Instruction - Give back the entire listing verbatim.

Provided material -
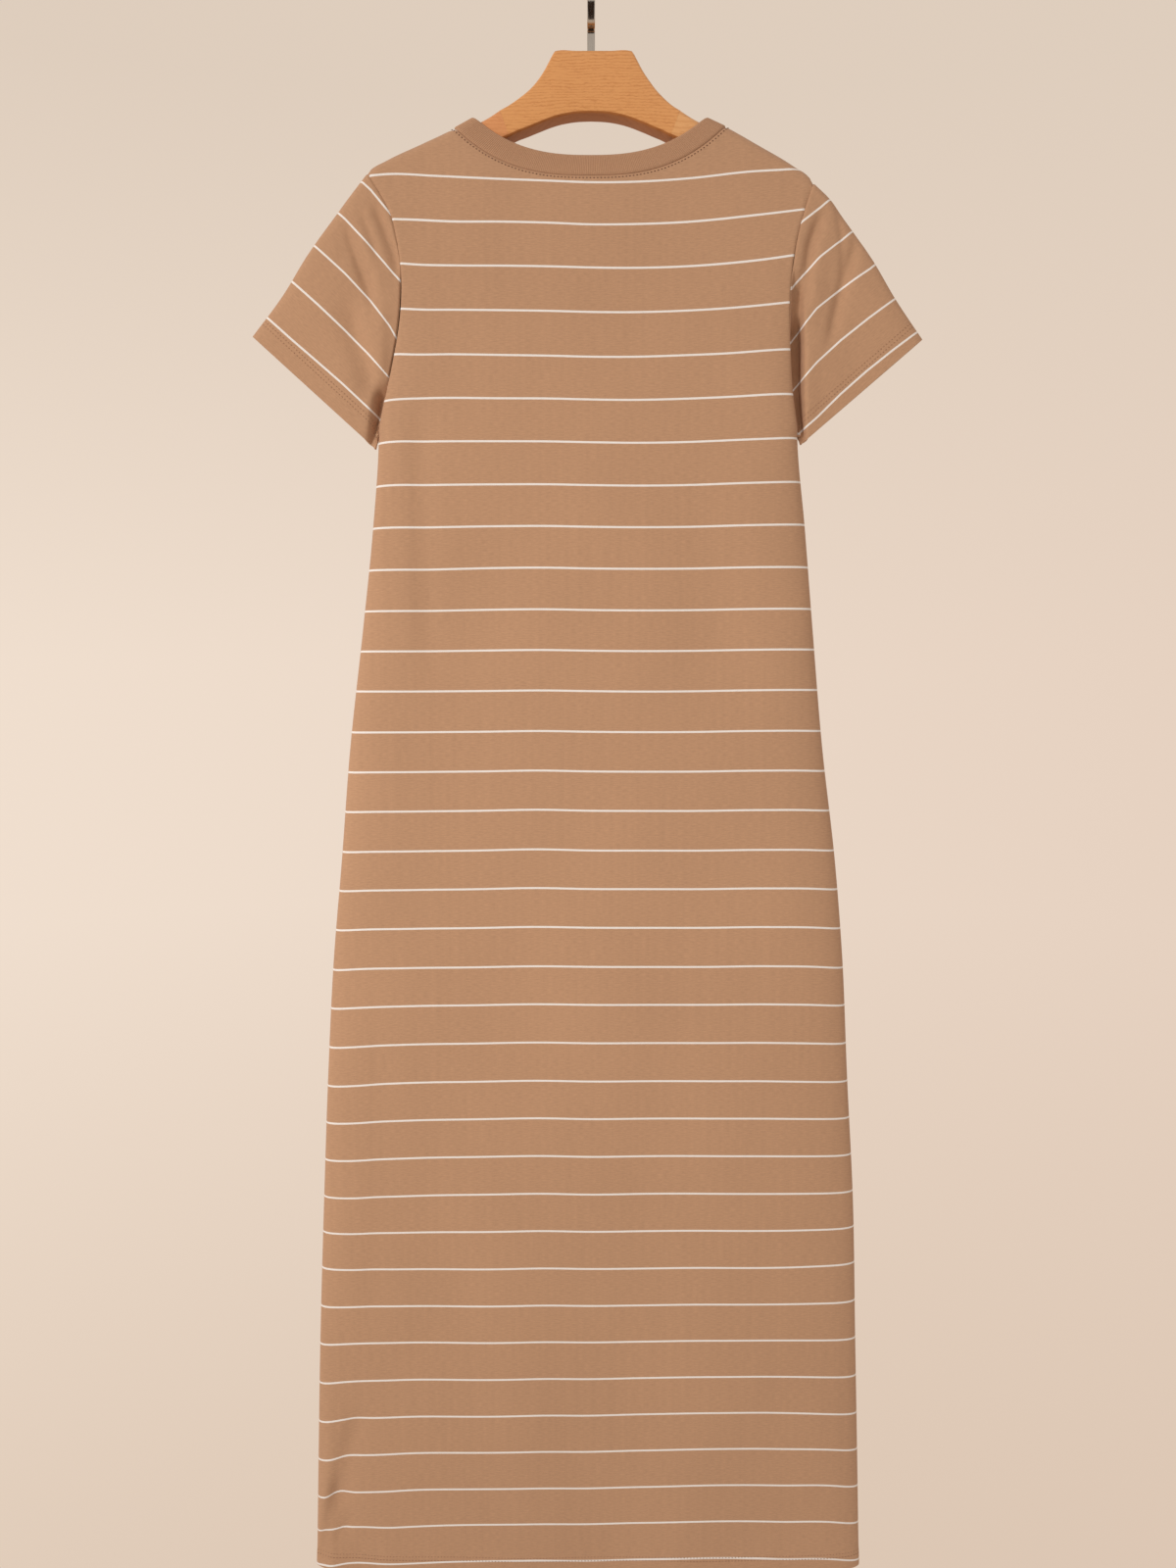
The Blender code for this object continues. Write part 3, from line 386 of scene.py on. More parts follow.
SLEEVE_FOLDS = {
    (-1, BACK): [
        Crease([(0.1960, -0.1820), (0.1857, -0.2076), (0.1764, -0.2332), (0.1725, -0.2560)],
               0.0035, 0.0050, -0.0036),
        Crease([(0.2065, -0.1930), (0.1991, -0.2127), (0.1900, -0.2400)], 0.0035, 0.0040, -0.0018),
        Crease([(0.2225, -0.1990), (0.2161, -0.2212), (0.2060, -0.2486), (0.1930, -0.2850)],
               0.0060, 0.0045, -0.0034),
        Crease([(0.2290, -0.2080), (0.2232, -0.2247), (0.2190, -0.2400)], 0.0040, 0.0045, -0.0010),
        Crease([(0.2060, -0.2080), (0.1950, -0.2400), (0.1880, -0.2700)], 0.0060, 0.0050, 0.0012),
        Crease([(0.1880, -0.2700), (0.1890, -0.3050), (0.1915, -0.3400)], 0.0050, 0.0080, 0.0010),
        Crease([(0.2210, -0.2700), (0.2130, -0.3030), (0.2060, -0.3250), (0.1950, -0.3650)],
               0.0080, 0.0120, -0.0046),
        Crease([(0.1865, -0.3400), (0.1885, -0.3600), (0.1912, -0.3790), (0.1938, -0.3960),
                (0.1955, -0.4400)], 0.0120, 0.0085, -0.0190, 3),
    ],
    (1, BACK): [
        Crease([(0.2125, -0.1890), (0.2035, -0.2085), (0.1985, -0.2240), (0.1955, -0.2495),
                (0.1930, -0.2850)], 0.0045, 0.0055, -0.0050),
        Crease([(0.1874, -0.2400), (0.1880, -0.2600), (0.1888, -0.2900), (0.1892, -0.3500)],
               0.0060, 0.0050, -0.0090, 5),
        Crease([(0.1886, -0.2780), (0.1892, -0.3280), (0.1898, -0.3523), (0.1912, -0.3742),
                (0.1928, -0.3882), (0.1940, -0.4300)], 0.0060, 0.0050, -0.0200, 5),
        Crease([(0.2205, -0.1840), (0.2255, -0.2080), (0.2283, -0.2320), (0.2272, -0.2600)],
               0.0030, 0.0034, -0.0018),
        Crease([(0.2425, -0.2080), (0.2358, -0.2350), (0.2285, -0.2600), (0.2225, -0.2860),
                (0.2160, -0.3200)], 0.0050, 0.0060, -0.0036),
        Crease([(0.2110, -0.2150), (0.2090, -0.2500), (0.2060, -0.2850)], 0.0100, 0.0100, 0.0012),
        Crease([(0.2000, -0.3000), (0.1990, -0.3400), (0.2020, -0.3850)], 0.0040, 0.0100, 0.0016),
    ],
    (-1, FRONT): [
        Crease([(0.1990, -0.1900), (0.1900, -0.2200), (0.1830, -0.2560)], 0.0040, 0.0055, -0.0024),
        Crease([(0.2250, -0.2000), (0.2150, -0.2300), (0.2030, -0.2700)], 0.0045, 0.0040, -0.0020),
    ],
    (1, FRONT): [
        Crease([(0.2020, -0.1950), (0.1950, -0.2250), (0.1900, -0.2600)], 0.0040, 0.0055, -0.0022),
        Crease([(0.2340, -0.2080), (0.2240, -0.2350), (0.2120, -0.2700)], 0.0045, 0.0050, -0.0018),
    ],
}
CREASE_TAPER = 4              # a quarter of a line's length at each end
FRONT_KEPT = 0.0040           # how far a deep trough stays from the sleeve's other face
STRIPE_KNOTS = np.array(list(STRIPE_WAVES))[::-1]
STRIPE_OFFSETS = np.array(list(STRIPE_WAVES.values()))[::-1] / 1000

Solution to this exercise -
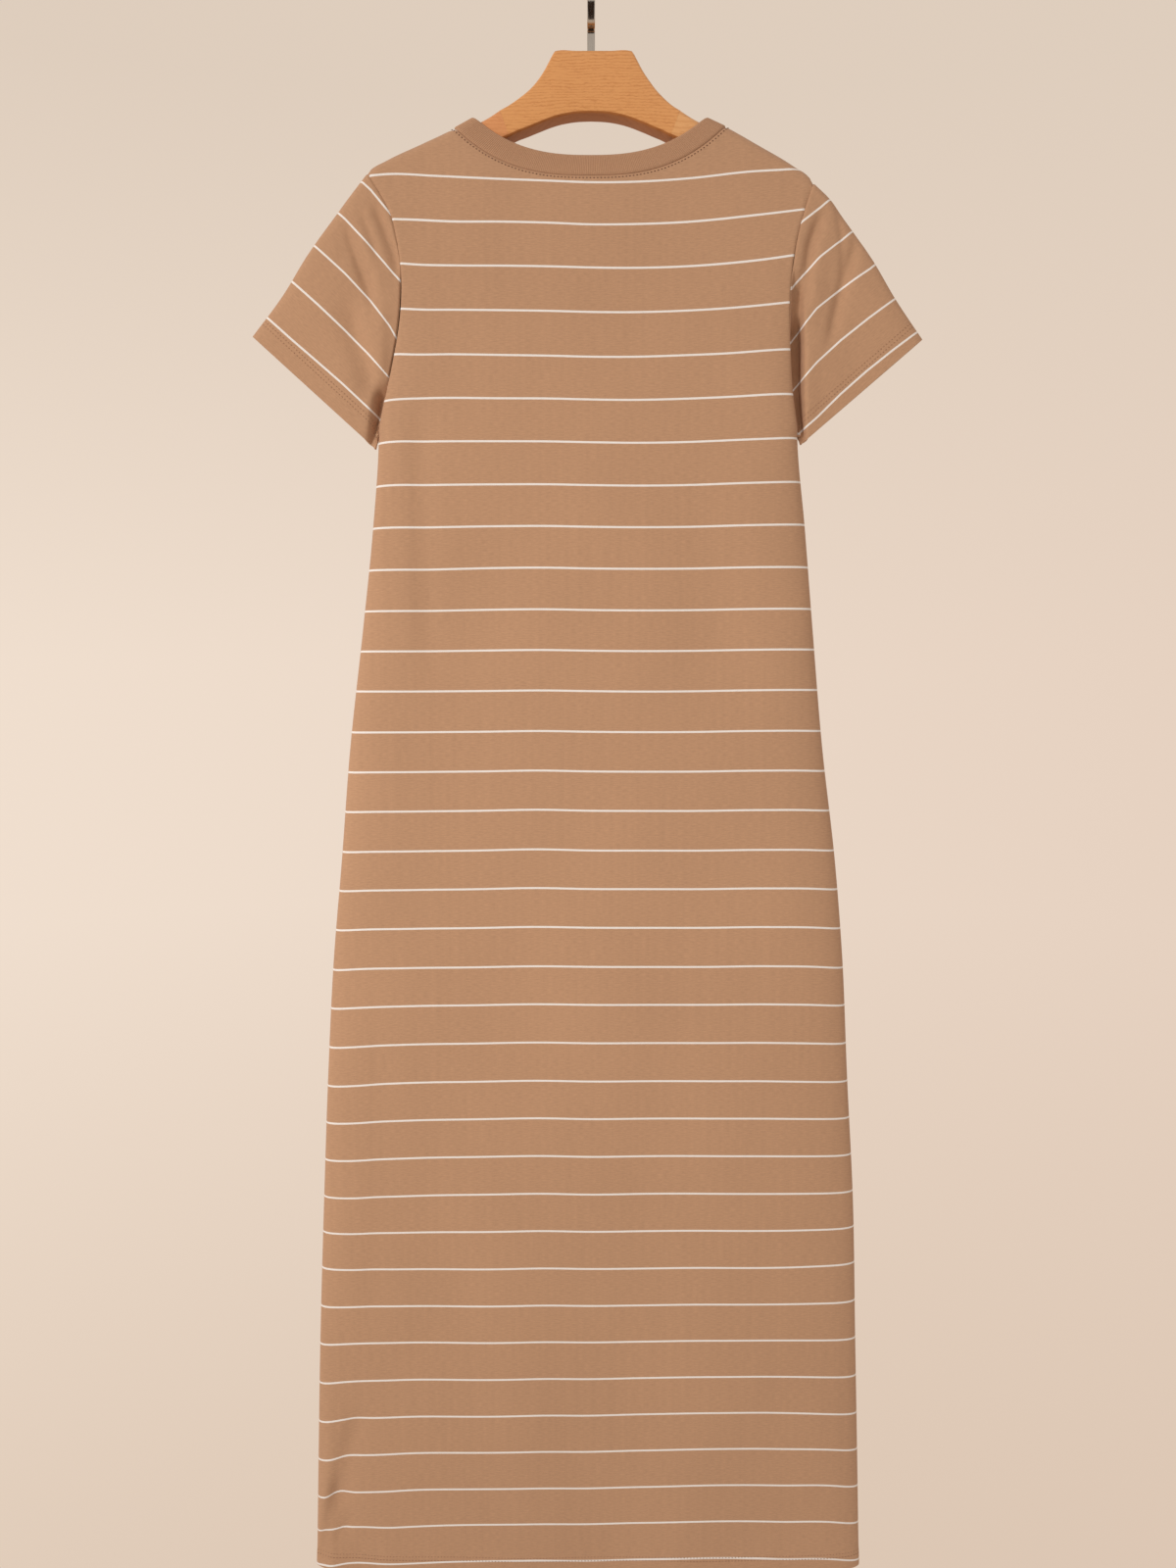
The Blender code for this object continues. Write part 3, from line 386 of scene.py on. More parts follow.
SLEEVE_FOLDS = {
    (-1, BACK): [
        Crease([(0.1960, -0.1820), (0.1857, -0.2076), (0.1764, -0.2332), (0.1725, -0.2560)],
               0.0035, 0.0050, -0.0036),
        Crease([(0.2065, -0.1930), (0.1991, -0.2127), (0.1900, -0.2400)], 0.0035, 0.0040, -0.0018),
        Crease([(0.2225, -0.1990), (0.2161, -0.2212), (0.2060, -0.2486), (0.1930, -0.2850)],
               0.0060, 0.0045, -0.0034),
        Crease([(0.2290, -0.2080), (0.2232, -0.2247), (0.2190, -0.2400)], 0.0040, 0.0045, -0.0010),
        Crease([(0.2060, -0.2080), (0.1950, -0.2400), (0.1880, -0.2700)], 0.0060, 0.0050, 0.0012),
        Crease([(0.1880, -0.2700), (0.1890, -0.3050), (0.1915, -0.3400)], 0.0050, 0.0080, 0.0010),
        Crease([(0.2210, -0.2700), (0.2130, -0.3030), (0.2060, -0.3250), (0.1950, -0.3650)],
               0.0080, 0.0120, -0.0046),
        Crease([(0.1865, -0.3400), (0.1885, -0.3600), (0.1912, -0.3790), (0.1938, -0.3960),
                (0.1955, -0.4400)], 0.0120, 0.0085, -0.0190, 3),
    ],
    (1, BACK): [
        Crease([(0.2125, -0.1890), (0.2035, -0.2085), (0.1985, -0.2240), (0.1955, -0.2495),
                (0.1930, -0.2850)], 0.0045, 0.0055, -0.0050),
        Crease([(0.1874, -0.2400), (0.1880, -0.2600), (0.1888, -0.2900), (0.1892, -0.3500)],
               0.0060, 0.0050, -0.0090, 5),
        Crease([(0.1886, -0.2780), (0.1892, -0.3280), (0.1898, -0.3523), (0.1912, -0.3742),
                (0.1928, -0.3882), (0.1940, -0.4300)], 0.0060, 0.0050, -0.0200, 5),
        Crease([(0.2205, -0.1840), (0.2255, -0.2080), (0.2283, -0.2320), (0.2272, -0.2600)],
               0.0030, 0.0034, -0.0018),
        Crease([(0.2425, -0.2080), (0.2358, -0.2350), (0.2285, -0.2600), (0.2225, -0.2860),
                (0.2160, -0.3200)], 0.0050, 0.0060, -0.0036),
        Crease([(0.2110, -0.2150), (0.2090, -0.2500), (0.2060, -0.2850)], 0.0100, 0.0100, 0.0012),
        Crease([(0.2000, -0.3000), (0.1990, -0.3400), (0.2020, -0.3850)], 0.0040, 0.0100, 0.0016),
    ],
    (-1, FRONT): [
        Crease([(0.1990, -0.1900), (0.1900, -0.2200), (0.1830, -0.2560)], 0.0040, 0.0055, -0.0024),
        Crease([(0.2250, -0.2000), (0.2150, -0.2300), (0.2030, -0.2700)], 0.0045, 0.0040, -0.0020),
    ],
    (1, FRONT): [
        Crease([(0.2020, -0.1950), (0.1950, -0.2250), (0.1900, -0.2600)], 0.0040, 0.0055, -0.0022),
        Crease([(0.2340, -0.2080), (0.2240, -0.2350), (0.2120, -0.2700)], 0.0045, 0.0050, -0.0018),
    ],
}
CREASE_TAPER = 4              # a quarter of a line's length at each end
FRONT_KEPT = 0.0040           # how far a deep trough stays from the sleeve's other face
STRIPE_KNOTS = np.array(list(STRIPE_WAVES))[::-1]
STRIPE_OFFSETS = np.array(list(STRIPE_WAVES.values()))[::-1] / 1000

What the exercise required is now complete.